Wellington, que adoeceu em maio de 2021, desde os primeiros sintomas entrou em contato com seu médico assistente para buscar orientações. 

"Eu liguei para meu médico e ele então recomendou que eu fosse à casa de saúde. [...] Então, o meu médico, ele entendeu por bem que eu ficasse hospitalizado em observação. [...] E aí, meu médico me orientou que seria por uma questão de cautela, para preservar o meu pulmão que me levaria para o CTI, e me levou para CTI”. 

O serviço de enfermagem também foi contratado para somar aos cuidados ao longo da permanência na UTI, principalmente diante da recuperação do paciente grave. Wellington e Maria Verônica, internada em abril de 2020, falam sobre isso:

“Eu tinha uma equipe de enfermagem particular também, que eu contratei no hospital no CTI para me acompanhar e tinha a equipe do hospital que era extremamente carinhosa e solícita, né? Então com todos sempre tive um tratamento com muito carinho, muito afeto e foi ótimo, não tenho nada para falar de nenhum deles.”

Diante da gravidade do quadro de Maria Verônica, foi contratada uma enfermeira para a acompanhar a noite ao longo da sua hospitalização. Seu plano de saúde cobriu esse serviço. 
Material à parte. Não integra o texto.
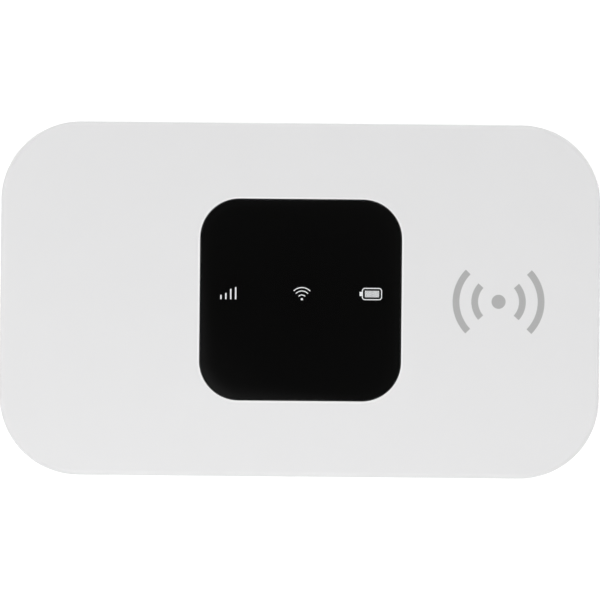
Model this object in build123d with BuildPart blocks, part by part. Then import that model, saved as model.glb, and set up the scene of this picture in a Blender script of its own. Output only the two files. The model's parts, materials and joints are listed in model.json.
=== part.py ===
from build123d import *
import math
import os

# Pocket LTE hotspot: a flat rounded box with a square display window in its top face,
# lying on its clip-on back cover.
# Millimetres. X is the long side, Y the short side, Z up. Origin: centre of the underside.

# ---------------------------------------------------------------- driving dimensions
LENGTH = 98.0
WIDTH = 57.8
HEIGHT = 14.2
CORNER_R = 13.0
WALL = 1.3                    # case wall, and the thickness of the top face

# back cover
PLATE_T = 1.2
COVER_TOP = 4.5               # height of the cover's rim
BASE_EDGE_R = 2.6
BASE_INNER_R = 1.0
SEAM = 0.12                   # open line between cover and housing
SEAM_BEVEL = 0.15

# top housing
HOUSING_BOTTOM = COVER_TOP + SEAM
CEILING_Z = HEIGHT - WALL
TOP_EDGE_R = 0.8

# display window
WINDOW_X = 0.1                # centre of the window
LENS_SIDE = 32.9
LENS_R = 6.4
LENS_T = 1.0
LENS_RECESS = 0.1             # below the top face
LENS_BEVEL = 0.2
WINDOW_GAP = 0.05
TRIM_W = 0.3                  # thin ring let into the top face around the lens
TRIM_T = 0.6
TRIM_DROP = 0.08              # its top slopes down to the lens
TRIM_FLAT = 0.05
MASK_T = 0.05
TAPE_T = 0.15
TAPE_MARGIN = 0.2             # from the tape to the lens edge, and to the aperture
LEDGE_T = 0.8
LEDGE_RIM = 1.5               # plastic around the ledge
APERTURE = 29.0
APERTURE_R = 4.5
MASK_Z = HEIGHT - LENS_RECESS - LENS_T - MASK_T
LEDGE_TOP = MASK_Z - TAPE_T
LEDGE_BOTTOM = LEDGE_TOP - LEDGE_T

# icons, measured from the centre of the case
SIGNAL_X = -12.93             # foot of the first bar
SIGNAL_Y = 0.02
BAR_PITCH = 0.80
BAR_W = 0.24
BAR_HEIGHTS = (0.70, 1.02, 1.70, 1.98)
WIRELESS_X = 0.30             # dot of the wireless fan
WIRELESS_Y = 0.13
DOT_R = 0.19
FAN_RADII = (0.70, 1.35, 1.91)
FAN_HALF_ANGLES = (49, 47, 45)
FAN_STROKE = 0.155
CELL_ICON_X = 11.76           # centre of the battery outline
CELL_ICON_Y = 1.08
CELL_ICON_L = 3.30
CELL_ICON_H = 2.00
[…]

“A gente pagava essa pessoa pra que ela pudesse passar a noite comigo porque a noite no hospital é um inferno, é uma coisa. Um momento em que o doente sente dor, que a tosse ataca, tudo dá errado mais a noite do que durante o dia. Então, eu tinha essa pessoa comigo que era minha amiga das 7 da manhã às 7 da noite, e 7 da noite eu tinha uma enfermeira que passava de 7 da noite a 7 da manhã comigo.” 

 

Maria Verônica, permaneceu 93 dias internada e seus familiares contrataram um médico assistente durante seu momento crítico. Ela reconhece a importância da exclusividade, de um médico que ofereça atenção extra a uma doença extremamente complexa:

"Uma situação que é muito importante ter esse médico assistente, sabe? Por mais que o hospital cuide da gente, uma pessoa que se preocupa em tempo integral que tá lá junto que vai cobrando devidas atitudes isso é muito importante. E esse médico Francelino Torres, esse é o nome dele, ele tinha dois amigos de faculdade que eram médicos, que são médicos do hospital São Vicente e justamente estavam no CTI da covid  naquele momento, porque ele não poderia entrar no CTI da covid, é completamente vetada a entrada de qualquer pessoa estranha, aqueles que estavam trabalhando ali, ele então através desse dois amigos que estavam no CTI da covid desse hospital eles foram me acompanhando e isso foi muito bom”. 

 

A família de Júlio também contratou um médico assistente para auxiliar nos cuidados ao longo da permanência na UTI. Ele adoeceu em março de 2021 e permaneceu 23 dias hospitalizado: 

“Eu estava à base de psicotrópicos, a minha família tinha contratado um médico particular para ver o meu estado. Não que não tivessem tanta, como é que eu vou dizer, fugiu a palavra. [...] Não que eu estivesse descrente com o hospital, tá? Porque o hospital que eu fiquei foi de referência, acho que foi um dos motivos de estar aqui hoje, mas eu tenho uma tia que pessoas próximas a ela passaram por isso também e contrataram esse médico, enfim. A minha família também contratou, o médico esteve lá, tanto é que ele foi uma vez só e falou que eu estava muito bem e que estava fazendo de forma correta. E ele só passou psicotrópicos. Então quando eu acordei, eu tive bastante delírio, tive bastante delírio”.

 

Bárbara que foi internada em setembro de 2020, relata que foi substancial o papel do médico intensivista contratado pela sua irmã para sua recuperação, pois, estava em estado grave:

E eu me recordo bem, teve um dia que eu estava muito mal, muito mal mesmo, acho que já lá para o 3º ou 4º dia, depois eu soube que era o dia que os médicos intensivistas queriam me entubar, era o dia que eu estava com 80% de comprometimento pulmonar, e é assim muito rápido, já estava na 2º semana de doença. No intervalo de 6 dias, eu saí de um pulmão limpo, para um pulmão de 80% de comprometimento, e nesse dia, minha irmã contratou um médico intensivista e particular, e foi ele que disse ‘Não entuba, deixa ela 12 horas no ELMO’. E assim, meu profundo agradecimento a quem pensou no ELMO, porque realmente eu não fui entubada por conta do ELMO, eu respondi ao ELMO, mas também não é fácil.